We salute Sinclair's chief geek

Pocket calculators and TVs

Westwood's designs, often under absurdly tight budget restraints, were never text-book, and sometimes radically risky. The notoriously high return rate on Sinclair products was disguised by the fact that many were sold in kit form. But there's no question that in pushing the envelope of how much could be got out of how little, some of the designs were essentially self-destructive.

Sinclair Radionics Cambridge calculator

The Sinclair Cambridge
Source: Vintage Calculators

By the early 1970s "Sinclair" had become a household name, and it was time for a shift from audio. Today, when you can pick one up in Poundland, it's difficult to imagine the impact of "The Executive", a sleek, black, shirt-pocket calculator that could be yours for as little as £79.95 - just a couple of weeks' wages in those days! Only four years earlier, Hewlett-Packard had introduced the first desktop electronic calculator, the HP-9100 for a price that amounted to around £20,000 in today's money.

Once again, Westwood's design was cash-squeezed, but this time there was an even bigger problem. There was a good reason why the Americans and Japanese had so far stayed away from a pocket calculator. The components were particularly power-hungry, dictating a mains connection, or at the very least large batteries.

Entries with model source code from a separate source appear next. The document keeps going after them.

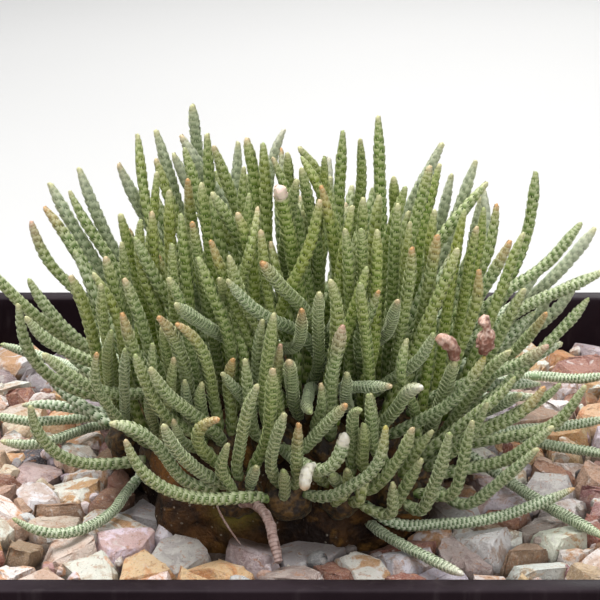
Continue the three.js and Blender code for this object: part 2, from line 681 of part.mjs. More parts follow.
function crownSolid(crown, margin = 0) {
  const turn = new THREE.Quaternion().setFromUnitVectors(V(0, 0, 1), crown.normal);
  const place = (x, y, z) => V(x, y, z).applyQuaternion(turn).add(crown.at);
  const levels = [
    [CROWN.radius + margin, -CROWN.sunk], [CROWN.radius * CROWN.taper + margin, CROWN.height + margin],
  ];
  const rings = levels.map(([radius, height]) => {
    const ring = [];
    for (let n = 0; n < CROWN.sides; n += 1) {
      const angle = 2 * Math.PI * n / CROWN.sides;
      ring.push(place(radius * Math.cos(angle), radius * Math.sin(angle), height));
    }
    return ring;
  });
  return solid(loft(rings, place(0, 0, levels[0][1]), place(0, 0, levels[1][1])));
}

// What of the plant is dead: a limp stem and the remains of flowers
function witheredLine(crown) {
  const pixels = pairs(WITHERED_STEM.pixels);
  const end = atHeight(pixels[0][0], pixels[0][1], STEM.lowest);
  const start = crown.at.y + crown.normal.y * CROWN.height;
  return pixels.map(([u, v], i) => atDepth(u, v, mix(end.y, start, i / (pixels.length - 1)))).reverse();
}

function flowerAxis(flower, stems) {
  const { stem } = stems.find(({ stem: one }) => one.tip && one.tip.join() === flower.on.join());
  const end = stem.points[STEM.points - 1];
  const top = atDepth(flower.top[0], flower.top[1], end.y);
  const along = top.clone().sub(end).normalize();
  return { stem, from: end.clone().addScaledVector(along, GAP), to: top, along };
}

function flowerSolid(flower, stems) {
  const { from, to, along } = flowerAxis(flower, stems);
  const side = V().crossVectors(along, V(0, 1, 0)).normalize();
  const across = V().crossVectors(side, along).normalize();
  const rings = FLOWER.profile.map(([size, t], r) => {
    const ring = [];
    for (let n = 0; n < FLOWER.sides; n += 1) {
      const angle = 2 * Math.PI * (n + 0.5 * r) / FLOWER.sides;
      const radius = flower.radius * size * (1 + FLOWER.fluteDepth * Math.cos(FLOWER.flutes * angle + r));
      const p = from.clone().lerp(to, t).addScaledVector(side, radius * Math.cos(angle));
      ring.push(p.addScaledVector(across, radius * Math.sin(angle)));
    }
    return ring;
  });
  return solid(loft(rings, from, to));
}

// Keeps the stems whose solids stay clear of those of other crowns
function clearStems(stems, crowns, others) {
  const kept = others.map((piece) => ({ piece, box: piece.boundingBox() }));
  crowns.forEach((crown) => {
    const piece = crownSolid(crown);
    kept.push({ piece, box: piece.boundingBox(), crown });
  });
  const apart = (a, b) => [0, 1, 2].some((i) => a.min[i] > b.max[i] || b.min[i] > a.max[i]);
  return stems.filter(({ stem, crown }) => {
    const piece = stemSolid(stemLine(stem, crown), STEM.radius + STEM.clearance);
    const box = piece.boundingBox();
    const meets = kept.some((other) => {
      if (other.crown === crown || apart(box, other.box)) return false;
      return piece.intersect(other.piece).volume() > 0;
    });
    if (!meets) kept.push({ piece, box, crown });
    return !meets;
  });
}

// Gravel: a bed whose top is raised into angular stones. The stones' feet meet
// along the valleys of a jittered grid, and each top is a smaller tilted facet
function stoneTop(feet, lines, random) {
  const middle = feet.reduce((sum, p) => sum.add(p), V()).divideScalar(4);
  const slope = V(random() - 0.5, random() - 0.5, 0).multiplyScalar(GRAVEL.tilt);
  const height = GRAVEL.surface + GRAVEL.rise * (2 * random() - 1);
  const top = feet.map((foot) => {
    const p = foot.clone().lerp(middle, mix(GRAVEL.leastShrink, GRAVEL.mostShrink, random()));
    p.z = height + slope.dot(p.clone().sub(middle)) + GRAVEL.cornerRise * random();
    return p;
  });
  let limit = Infinity;
  const reach = feet[0].distanceTo(feet[2]) / 2 + STEM.radius;
  for (const p of lines.flat()) {
    if (Math.hypot(p.x - middle.x, p.y - middle.y) < reach) limit = Math.min(limit, p.z);
  }
  const over = Math.max(...top.map((p) => p.z)) - (limit - STEM.radius - GAP);
  if (over > 0) {
    for (const p of top) p.z = Math.max(p.z - over, GRAVEL.valley + GRAVEL.leastRise);
  }
  return top;
}

function makeGravel(lines, random) {
  const half = innerHalf(POT.height) + GRAVEL.beyond;
  const cell = 2 * half / GRAVEL.rows;
  const count = GRAVEL.rows + 1;
  const points = [];
  const index = [];
  const quad = (a, b, c, d) => index.push(a, b, c, a, c, d);
  for (let n = 0; n < count * count; n += 1) {
    const [i, j] = [n % count, Math.floor(n / count)];
    const inside = i > 0 && j > 0 && i < GRAVEL.rows && j < GRAVEL.rows;
    const shift = inside ? GRAVEL.jitter * cell : 0;
    const x = -half + i * cell + shift * (2 * random() - 1);
    points.push(V(x, -half + j * cell + shift * (2 * random() - 1), GRAVEL.valley));
  }
  for (let n = 0; n < GRAVEL.rows * GRAVEL.rows; n += 1) {
    const low = n % GRAVEL.rows + count * Math.floor(n / GRAVEL.rows);
    const feet = [low, low + 1, low + count + 1, low + count];
    const top = stoneTop(feet.map((k) => points[k]), lines, random);
    const first = points.length;
    points.push(...top);
    for (let side = 0; side < 4; side += 1) {
      const next = (side + 1) % 4;
      quad(feet[side], feet[next], first + next, first + side);
    }
    quad(first, first + 1, first + 2, first + 3);
  }
  const edge = [];
  for (let i = 0; i < GRAVEL.rows; i += 1) edge.push(i);
  for (let i = 0; i < GRAVEL.rows; i += 1) edge.push(GRAVEL.rows + count * i);
  for (let i = 0; i < GRAVEL.rows; i += 1) edge.push(count * count - 1 - i);
  for (let i = 0; i < GRAVEL.rows; i += 1) edge.push(count * (GRAVEL.rows - i));
  const under = points.length;
  const bottom = SOIL_TOP + GAP - GRAVEL.beyond;
  for (const k of edge) points.push(V(points[k].x, points[k].y, bottom));
  points.push(V(0, 0, bottom));
  edge.forEach((k, i) => {
    const next = (i + 1) % edge.length;
    quad(under + i, under + next, edge[next], k);
    index.push(under + edge.length, under + next, under + i);
  });
  const geometry = new THREE.BufferGeometry().setFromPoints(points);
  geometry.setIndex(index);
  const corner = POT.cornerTop - POT.wall;
  const room = squareLoft([
    [innerHalf(SOIL_TOP) - GAP, corner, SOIL_TOP + GAP], [innerHalf(POT.height) - GAP, corner, POT.height],
  ]);
  return largestPiece(solid(geometry).intersect(room).subtract(caudexSolid(GAP)));
}

// The whole thing
const random = seeded(SEED);
const crowns = crownList();
for (const flat of LYING_STEMS) addLyingStem(crowns, flat);
for (const flat of FACING_STEMS) addFacingStem(crowns, flat, false);
for (const flat of FAR_STEMS) addFacingStem(crowns, flat, true);
addOtherStems(crowns, random);
const growing = crowns.filter((crown) => crown.stems.length > 0);
const everyStem = growing.flatMap((crown) => crown.stems.map((stem) => ({ stem, crown })));
const balls = growing.map((crown) => ({ at: crown.at, radius: CROWN.radius, owner: crown }));
for (const flower of DRIED_FLOWERS) {
  const { stem, from, to } = flowerAxis(flower, everyStem);
  balls.push({ at: from.clone().lerp(to, FLOWER.middle), radius: flower.radius * FLOWER.room, owner: stem });
}
for (const at of witheredLine(crowns[0])) balls.push({ at, radius: STEM.radius, owner: null });
spread(everyStem, balls);

const withered = stemSolid(witheredLine(crowns[0]), WITHERED_STEM.radius)
  .subtract(caudexSolid(GAP)).subtract(crownSolid(crowns[0], GAP));
const flowers = DRIED_FLOWERS.map((flower) => flowerSolid(flower, everyStem));
const stems = clearStems(everyStem, growing, [withered, ...flowers]);
const lines = [...stems.map(({ stem }) => stem.points), witheredLine(crowns[0])];

const plant = new THREE.Group();
plant.add(meshOf('pot', makePot(), COLOUR.pot, 0.5));
const soilBlock = fillBlock(POT.floor + GAP, SOIL_TOP).subtract(caudexSolid(GAP));
plant.add(meshOf('soil', soilBlock, COLOUR.soil, 0.95));
plant.add(meshOf('gravel', makeGravel(lines, random), COLOUR.gravel, 0.85));
plant.add(meshOf('caudex', caudexSolid(0), COLOUR.caudex, 0.8));
plant.add(meshOf('withered_stem', largestPiece(withered), COLOUR.withered, 0.8));
flowers.forEach((flower, i) => plant.add(meshOf(`dried_flower_${i + 1}`, flower, COLOUR.flower, 0.85)));
growing.forEach((crown, i) => {
  const own = stems.filter((entry) => entry.crown === crown);
  const parts = own.map(({ stem }) => stemSolid(stemLine(stem, crown), STEM.radius));
  const tuft = joined([crownSolid(crown), ...parts]).subtract(caudexSolid(GAP));
  const name = `stem_tuft_${String(i + 1).padStart(2, '0')}`;
  plant.add(meshOf(name, largestPiece(tuft), COLOUR.stem, 0.7));
});

export default plant;
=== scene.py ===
import math

import bmesh
import bpy
import numpy as np
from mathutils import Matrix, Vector


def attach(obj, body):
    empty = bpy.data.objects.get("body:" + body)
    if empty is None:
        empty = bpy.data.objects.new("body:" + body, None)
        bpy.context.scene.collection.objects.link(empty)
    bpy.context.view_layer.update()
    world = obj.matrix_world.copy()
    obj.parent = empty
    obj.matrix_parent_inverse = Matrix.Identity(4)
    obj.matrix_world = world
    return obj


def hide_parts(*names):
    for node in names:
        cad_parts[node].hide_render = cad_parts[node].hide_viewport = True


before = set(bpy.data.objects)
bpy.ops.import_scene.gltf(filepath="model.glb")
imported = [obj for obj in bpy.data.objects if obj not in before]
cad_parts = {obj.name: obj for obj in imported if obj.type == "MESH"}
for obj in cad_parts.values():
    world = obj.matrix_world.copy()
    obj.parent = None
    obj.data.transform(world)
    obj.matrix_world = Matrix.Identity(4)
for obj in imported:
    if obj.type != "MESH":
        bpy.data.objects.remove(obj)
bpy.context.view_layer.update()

MM = 0.001

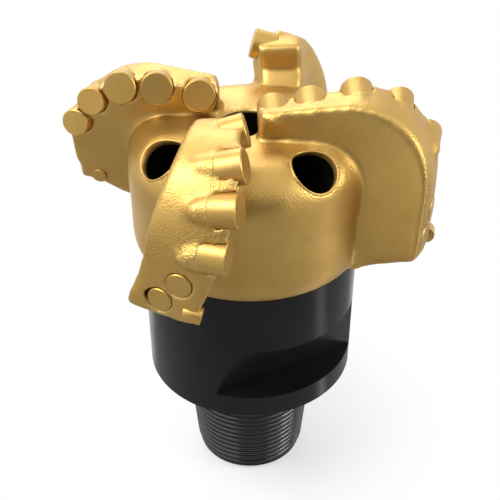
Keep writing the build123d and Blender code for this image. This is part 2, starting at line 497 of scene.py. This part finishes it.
def painted(name, base, deep, roughness, bump, metallic=0.0, specular=0.5, coat=0.0):
    """A sprayed paint whose colour drifts between two tones."""
    material = bpy.data.materials.new(name)
    material.use_nodes = True
    tree = material.node_tree
    mn = tree.nodes
    ml = tree.links
    shader = mn["Principled BSDF"]
    shader.inputs["Specular IOR Level"].default_value = specular
    shader.inputs["Coat Weight"].default_value = coat
    shader.inputs["Coat Roughness"].default_value = COAT_ROUGHNESS
    sprayed = mn.new("ShaderNodeGroup")
    sprayed.node_tree = spray
    tones = mn.new("ShaderNodeMix")
    tones.data_type = "RGBA"
    tones.inputs["A"].default_value = (*base, 1)
    tones.inputs["B"].default_value = (*deep, 1)
    ml.new(sprayed.outputs["Cloud"], tones.inputs["Factor"])
    colour = tones.outputs["Result"]
    gloss = mn.new("ShaderNodeMapRange")
    gloss.inputs["To Min"].default_value = roughness + GLOSS_DRIFT[0]
    gloss.inputs["To Max"].default_value = roughness + GLOSS_DRIFT[1]
    ml.new(sprayed.outputs["Cloud"], gloss.inputs["Value"])
    relief = mn.new("ShaderNodeBump")
    relief.inputs["Strength"].default_value = bump
    relief.inputs["Distance"].default_value = PEEL_DEPTH
    ml.new(sprayed.outputs["Height"], relief.inputs["Height"])
    normal = relief.outputs["Normal"]
    if metallic:
        # Painted shade goes into corners and into the ports, and a painted highlight lies on the
        # edges with their wear.
        colour = toned(tree, colour, mask_of(tree, "shade_and_grime"), GOLD_SHADE_AND_GRIME)
        colour = toned(tree, colour, mask_of(tree, "wear_and_sheen"), GOLD_WEAR_AND_SHEEN)
        colour = toned(tree, colour, mask_of(tree, "port_shade"), BARE_PORT_SHADE)
        flakes = mn.new("ShaderNodeMapRange")
        flakes.inputs["To Min"].default_value = metallic
        flakes.inputs["To Max"].default_value = 0.0
        ml.new(mask_of(tree, "port_shade"), flakes.inputs["Value"])
        ml.new(flakes.outputs["Result"], shader.inputs["Metallic"])
        normal = gritty(tree, normal)
    ml.new(colour, shader.inputs["Base Color"])
    ml.new(gloss.outputs["Result"], shader.inputs["Roughness"])
    ml.new(normal, shader.inputs["Normal"])
    return material


# %% [markdown]
# The gold is fine metal flakes in a satin binder, so it is a rough metal, with
# no second, glassy reflection over it. The black is a smooth dark paint, and on
# the thread it lies under a film of oil, which the coat stands for.

# %% Gold and black
gold = painted(
    "gold paint", (0.64, 0.42, 0.13), (0.45, 0.27, 0.07), 0.40, 0.45, metallic=0.90, specular=0.0
)
black = painted(
    "black paint", (0.005, 0.005, 0.006), (0.010, 0.010, 0.011), 0.22, 0.10, specular=0.2
)
thread_black = painted(
    "black thread", (0.003, 0.003, 0.003), (0.005, 0.005, 0.005), 0.15, 0.10, coat=1.0
)


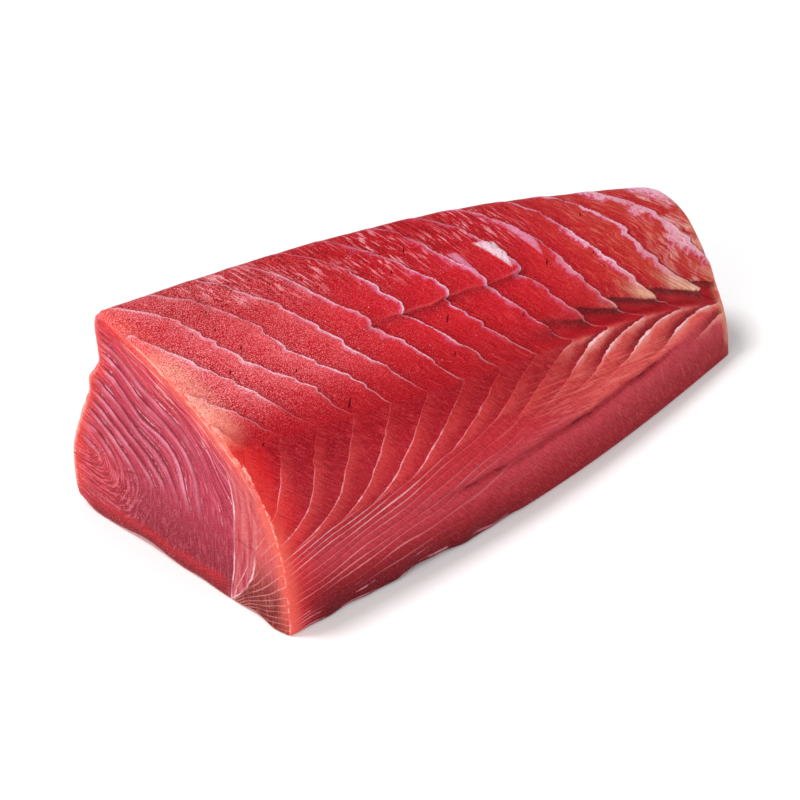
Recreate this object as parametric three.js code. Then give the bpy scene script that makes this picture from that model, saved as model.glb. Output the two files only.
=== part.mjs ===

Sinclair Executive pocket calculator

The Sinclair Executive
Source: Vintage Calculators

The display LEDs alone ate a lot of juice, but there was a standard solution to this. Instead of supplying steady power, you rapidly switched the LEDs on and off. If pulsed at around 60Hz you could save power while relying on human persistence of vision to see the light as continuous.

The trick tickled Westwood's fancy, and he found himself wondering whether it could be extended across the whole device. There was nothing in the specs for the Texas Instruments GLS 1802 calculator chip to suggest this was possible. But, after all, the circuit did include a number of capacitors, components that behave like tiny temporary batteries. Would they be able to sustain power between the pulses reliably enough to ensure there was no data loss?

Sinclair MTV-1 Micro TV

After the calculator, the telly: Sinclair's MTV-1
Source: Retro Thing

Together with Chris Curry, at this stage still a faithful Sinclair acolyte, Westwood ran the tests. The specs said the TI chip needed 350mW of power. And here it was running reliably with a pulsed current at around 20mW. Job done.